I usually try to keep up to date with what's going on in Academia in our industry but realised I woefully out of date at reading papers.

However this one caught my eye. It stops trying to defeat fingerprinting techniques that can be used for a myriad of reasons, but normally to identify an individual. It does this by subtly changing key environment variables as well as the data returned on how JS renders parts of the DOM etc.

http://www.securitee.org/files/privaricator_www2015.pdf

http://research.microsoft.com/apps/pubs/default.aspx?id=209989

littleman

This is a great idea.  It looks like they are using a dedicated browser, but I could see this being a very popular extension to FF/Chrome.

ergophobe

In the subject to this video
https://vimeo.com/95366100
The say: "In other words, because the user's fingerprint is unique every time, the user's actions cannot be linked across browsing sessions."

So I guess it doesn't do anything within a session, which is why they close the window every time.

I expect there will be PriVaricator browser extensions before too long.

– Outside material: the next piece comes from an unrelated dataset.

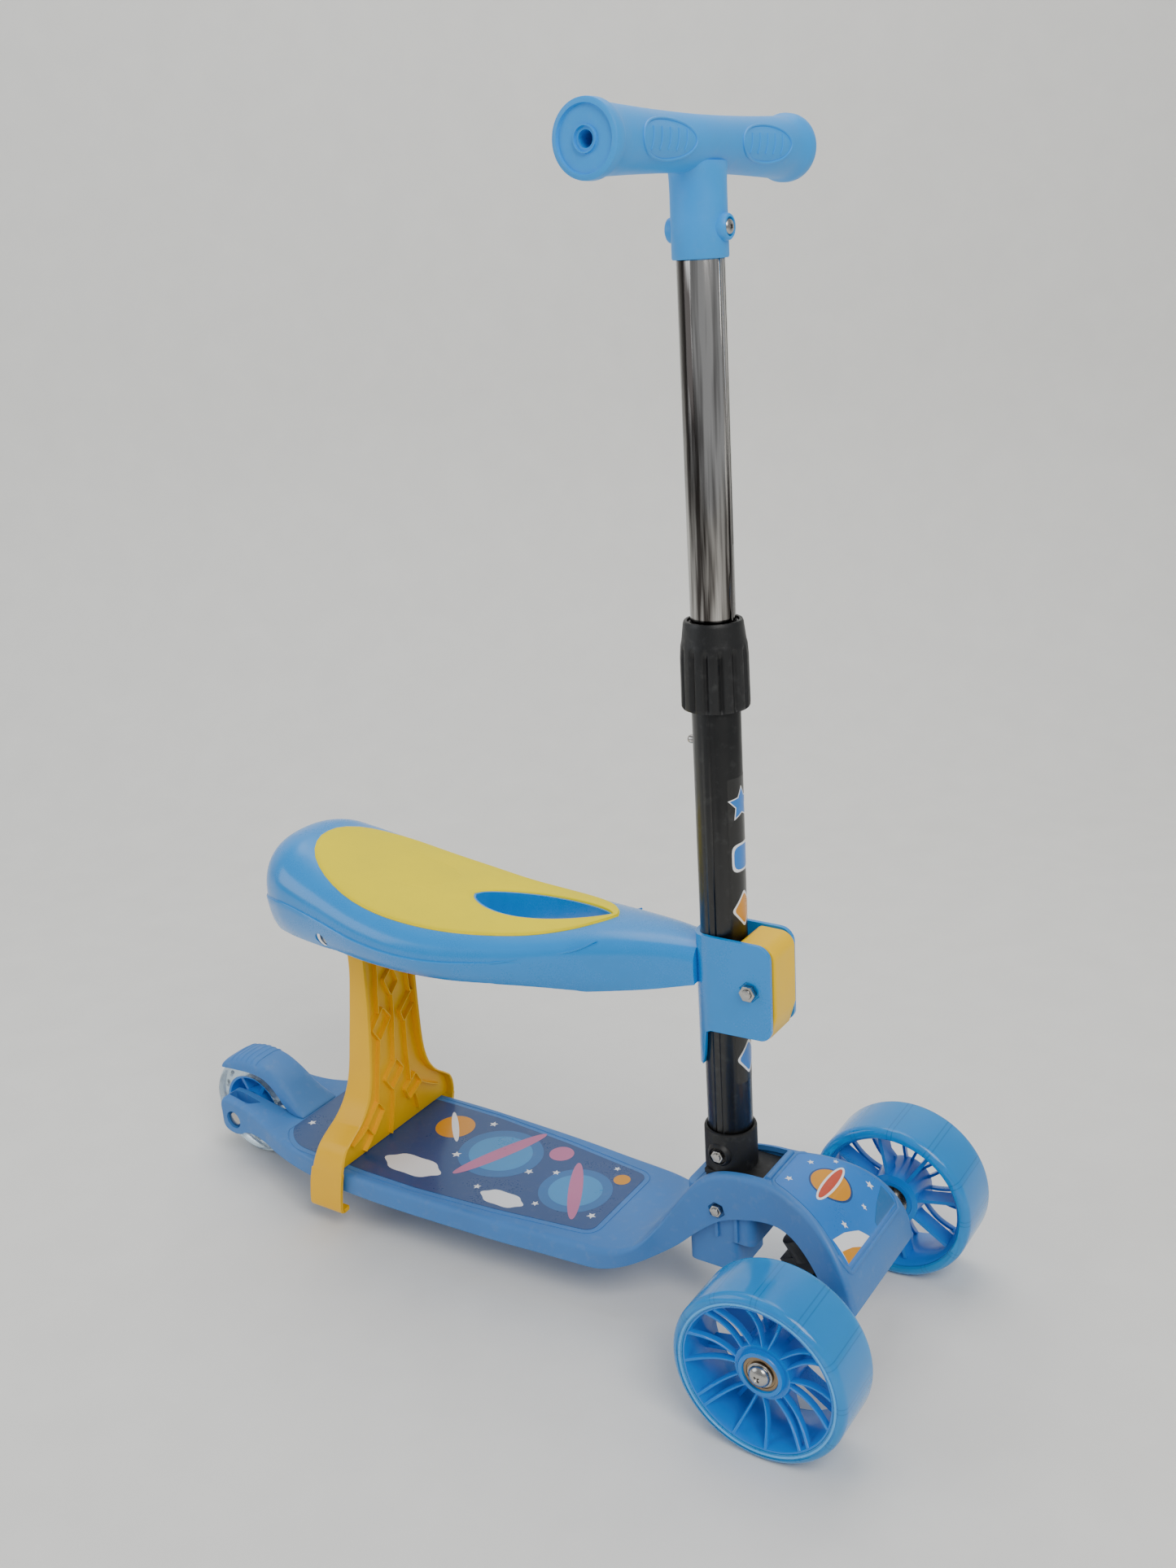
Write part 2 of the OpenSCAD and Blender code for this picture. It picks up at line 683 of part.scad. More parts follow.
module seat_shell() {
  color("deepskyblue")
  difference() {
    union() {
      difference() {
        seat_solid(seat_rows, 0, 0);
        seat_solid(inner_rows, -shell_t, 6);
      }
      intersection() {
        seat_solid(seat_rows, 0, 0);
        union() {
          along_z(226, 300) grip_slot(2.4);
          mirror_pair() rod_y(leg_pivot_x, leg_pivot_z, 6.5, leg_half + 0.5, 66);
        }
      }
      translate([stem_x, 0, clamp_z - 30]) cylinder(r = clamp_out, h = 60);
      along_y(2 * clamp_out) polygon([[stem_x, clamp_z - 32], [front_x - 46, clamp_z - 30],
        [front_x - 38, clamp_z - 24], [front_x - 36, clamp_z - 18], [front_x - 36, clamp_z + 21],
        [front_x - 39, clamp_z + 27], [front_x - 46, clamp_z + 30], [stem_x, clamp_z + 30]]);
      intersection() {
        translate([stem_x, 0, clamp_z - 60]) cylinder(r = clamp_out, h = 40);
        translate([stem_x - 20, -8, clamp_z - 60]) cube([16, 16, 40]);
      }
    }
    translate([stem_x, 0, 100]) cylinder(r = clamp_in, h = 250);
    translate([stem_x, -clamp_in, 100]) cube([60, 2 * clamp_in, 250]);
    along_z(200, 320) grip_slot(0);
    rod_y(clamp_bolt_x, clamp_bolt_z, 3.05, -30, 30);
    mirror_pair() rod_y(leg_pivot_x, leg_pivot_z, bolt_r + 0.02, 20, 60);
    mirror_pair() rod_y(leg_pivot_x, leg_pivot_z, 4.8, 50, 70);
  }
}

module seat_pad() {
  color("yellow")
  difference() {
    intersection() {
      difference() {
        seat_solid(inner_rows, 2.4, 0);
        seat_solid(seat_rows, 0.05, 1);
      }
      along_z(246, 300) translate([front_x, 0]) polygon(sides(pad_half, 0));
    }
    along_z(200, 320) grip_slot(2.6);
  }
}

// Leg: flanges that follow leg_width, joined by a web a little behind their front edges
function leg_edge(line, dx) = [for (p = line) [front_x + p[1] + dx, p[0]]];
function leg_path(inset) = [for (p = leg_width) [p[1] - inset, p[0]]];

module leg_band(rear_line, rear_shift, front_line, front_shift) {
  along_y(160) polygon(concat(leg_edge(rear_line, rear_shift), flip(leg_edge(front_line, front_shift))));
}

module along_x(x0, x1) {
  translate([x0, 0, 0]) rotate([90, 0, 90]) linear_extrude(x1 - x0) children();
}

module leg_flange() {
  intersection() {
    along_x(front_x - 400, front_x - 340)
      polygon(concat(leg_path(0), [[56, 16], [56, 20], [66.5 - leg_t, 20]],
        flip([for (p = leg_path(leg_t)) if (p[1] > 21) p])));
    leg_band(leg_rear, 0, leg_front, 0);
  }
}

// Raised lozenges on the web, placed by side and height
module lozenges() {
  for (p = [[-6, 212], [2, 180], [15, 152], [-12, 150], [-2, 106], [15, 84], [-24, 80]])
    translate([p[0], p[1]]) difference() {
      rotate(12) scale([1, 1.35]) circle(r = 8, $fn = 6);
      rotate(12) scale([1, 1.35]) circle(r = 5.8, $fn = 6);
    }
}

module seat_leg() {
  web_rows = [for (p = leg_path(0.5)) if (p[1] > 60) p];
  color("gold")
  difference() {
    union() {
      mirror_pair() leg_flange();
      intersection() {
        along_x(front_x - 400, front_x - 340) polygon(concat(
          [[62.5, leg_foot_z]], flip(web_rows), [for (p = web_rows) [-p[0], p[1]]],
          [[-62.5, leg_foot_z]]));
        leg_band(leg_front, -web_back, leg_front, leg_t - web_back);
      }
      intersection() {
        along_x(front_x - 400, front_x - 340) lozenges();
        leg_band(leg_front, -web_back + 0.5, leg_front, -1.5);
      }
      mirror_pair() rod_y(leg_pivot_x, leg_pivot_z, 8.5, leg_half - leg_t, leg_half);
    }
    mirror_pair() rod_y(leg_pivot_x, leg_pivot_z, bolt_r + 0.06, 10, 40);
  }
}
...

BTW... My mother always told me I was unique. Now I have proof.

https://amiunique.org

I did not know of the Panoptoclick tool they mention in the article:
https://panopticlick.eff.org

bill

Quote from: ergophobe on January 13, 2016, 06:08:04 PM
BTW... My mother always told me I was unique. Now I have proof.

https://amiunique.org

I did not know of the Panoptoclick tool they mention in the article:
https://panopticlick.eff.org

I question the results of that Am I Unique? site. I have a few VMs that are certainly not unique according to Panoptoclick, but I get the same results from Am I Unique?. It can't detect the OS correctly. It thinks I'm using Win7 when I am using Linux and BDS variants. They also have a fairly small sample base to get their statistics from.